Since then, to his credit, Keepers has locked and ‘paused’ the Open Code of Conduct project. He says, “This template aims to equally protect against all forms of discrimination, and to protect people who are typically the target of harassment in open source” and also, “We are going to take a step back and pause activity on this project for now. We are consulting with stakeholders, community leaders, and legal professionals”.
At the start of this article I said I am loathe to condemn those involved in the equalities movement. Sometimes, however, it is necessary. Amy Palamountain has demonstrated she is a liability both to the movement and, indeed, to her employer. I do not have a problem with Amy Palamountain for her gender – and I condemn the trolls that do. I have a problem with her bigotry.
How can Palamountain be employed now in the technology industry? Even when the policy is inevitably changed or withdrawn, Palamountain will have a tainted reputation. Should she become involved in any dispute or discrimination matter, her past prejudices may be used against her. Internet searches will show up her remarks for years to come undermining her professional credibility.

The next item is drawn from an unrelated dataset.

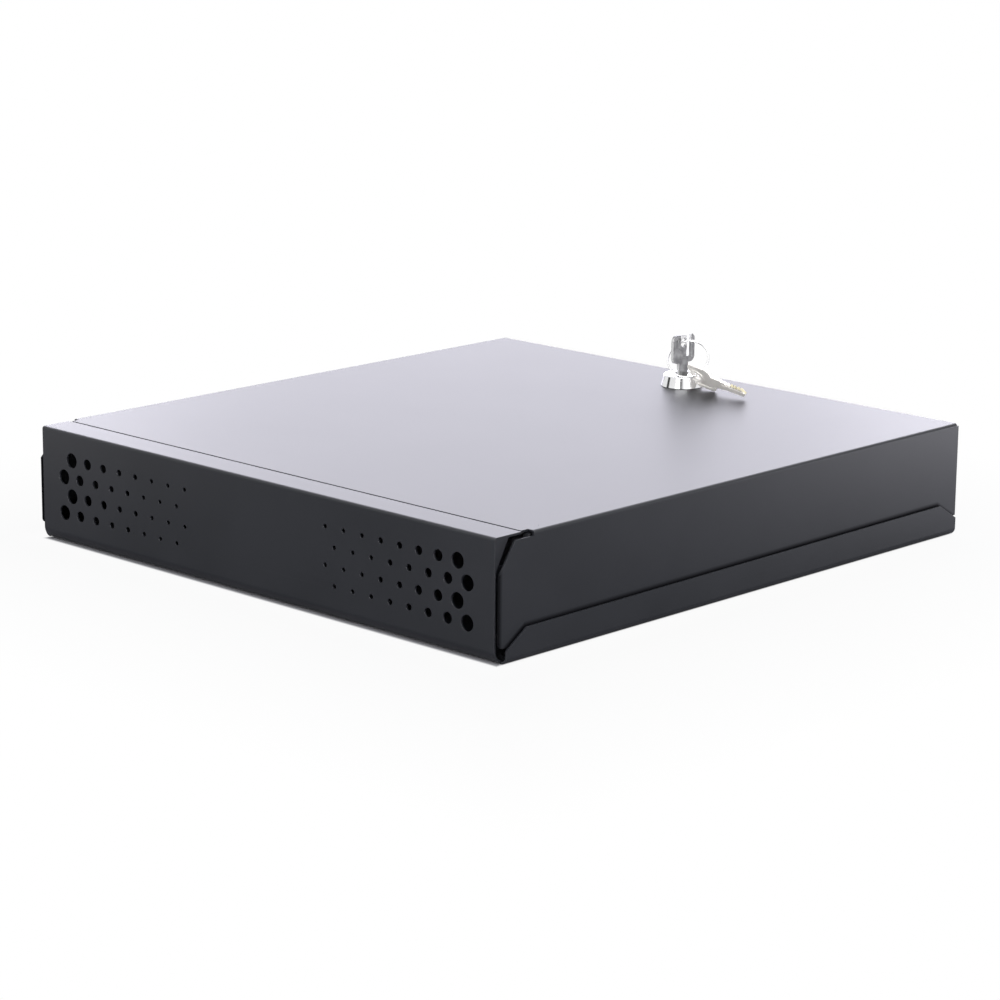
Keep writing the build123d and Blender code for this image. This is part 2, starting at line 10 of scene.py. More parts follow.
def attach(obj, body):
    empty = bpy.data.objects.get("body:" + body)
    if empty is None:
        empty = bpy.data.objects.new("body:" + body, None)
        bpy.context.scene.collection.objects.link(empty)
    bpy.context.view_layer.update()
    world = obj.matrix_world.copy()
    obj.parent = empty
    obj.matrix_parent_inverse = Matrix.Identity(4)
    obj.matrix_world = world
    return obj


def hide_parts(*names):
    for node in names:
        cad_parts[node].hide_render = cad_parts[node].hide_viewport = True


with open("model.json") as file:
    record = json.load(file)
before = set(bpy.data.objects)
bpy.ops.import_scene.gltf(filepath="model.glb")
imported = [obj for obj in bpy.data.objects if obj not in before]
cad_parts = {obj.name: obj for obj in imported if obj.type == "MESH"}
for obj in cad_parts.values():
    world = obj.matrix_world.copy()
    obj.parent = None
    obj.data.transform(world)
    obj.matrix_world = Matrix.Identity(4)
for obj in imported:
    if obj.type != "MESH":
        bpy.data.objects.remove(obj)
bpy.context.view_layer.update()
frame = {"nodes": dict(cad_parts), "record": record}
scene = bpy.context.scene
scene.view_settings.view_transform = "Standard"
print("frame loaded:", len(frame["nodes"]), "nodes")

# Camera

cameraView = {
    "place": (1.5092, -1.5877, 0.5634),
    "yaw": -0.760625,      # radians, from +Y towards -X
    "pitch": 0.240836,     # downwards
    "roll": -0.0094136,
    "lens": 115.64,        # mm
    "sensor": 36,          # mm
    "farthest": 100,       # metres
}


def aimCamera(view):
    sinYaw, cosYaw = math.sin(view["yaw"]), math.cos(view["yaw"])
    sinPitch, cosPitch = math.sin(view["pitch"]), math.cos(view["pitch"])
    sinRoll, cosRoll = math.sin(view["roll"]), math.cos(view["roll"])
    level = Vector((cosYaw, -sinYaw, 0))
    over = Vector((sinPitch * sinYaw, sinPitch * cosYaw, cosPitch))
    right = level * cosRoll - over * sinRoll
    up = level * sinRoll + over * cosRoll
    back = right.cross(up)
    data = bpy.data.cameras.new("camera")
    data.sensor_width = view["sensor"]
    data.lens = view["lens"]
    data.clip_end = view["farthest"]
    camera = bpy.data.objects.new("camera", data)
    turn = Matrix((right, up, back)).transposed()
    camera.matrix_world = Matrix.Translation(view["place"]) @ turn.to_4x4()
    scene.collection.objects.link(camera)
    scene.camera = camera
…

The Chief Executive of Github is Chris Wanstrath. He publishes his email online on his profile. Github publicly seeks feedback and readers are entitled to give it to them. If you disagree that harassment should ever be tolerated then please say so politely to Mr Wanstrath.
It is likely in the extreme that GitHub does not wish its reputation to be damaged by appearing to say that racism or harassment of any kind should be permitted.
Matthew Hopkins News only reveals private information when there is a legitimate public interest. In this case it is not necessary as Palamountain, Keepers and Wanstrath have all currently or recently prominently published their email addresses.
A draft copy of this article was sent to GitHub pre-publication for comment. Their ‘lawyer’ did not object to publication of these contact details.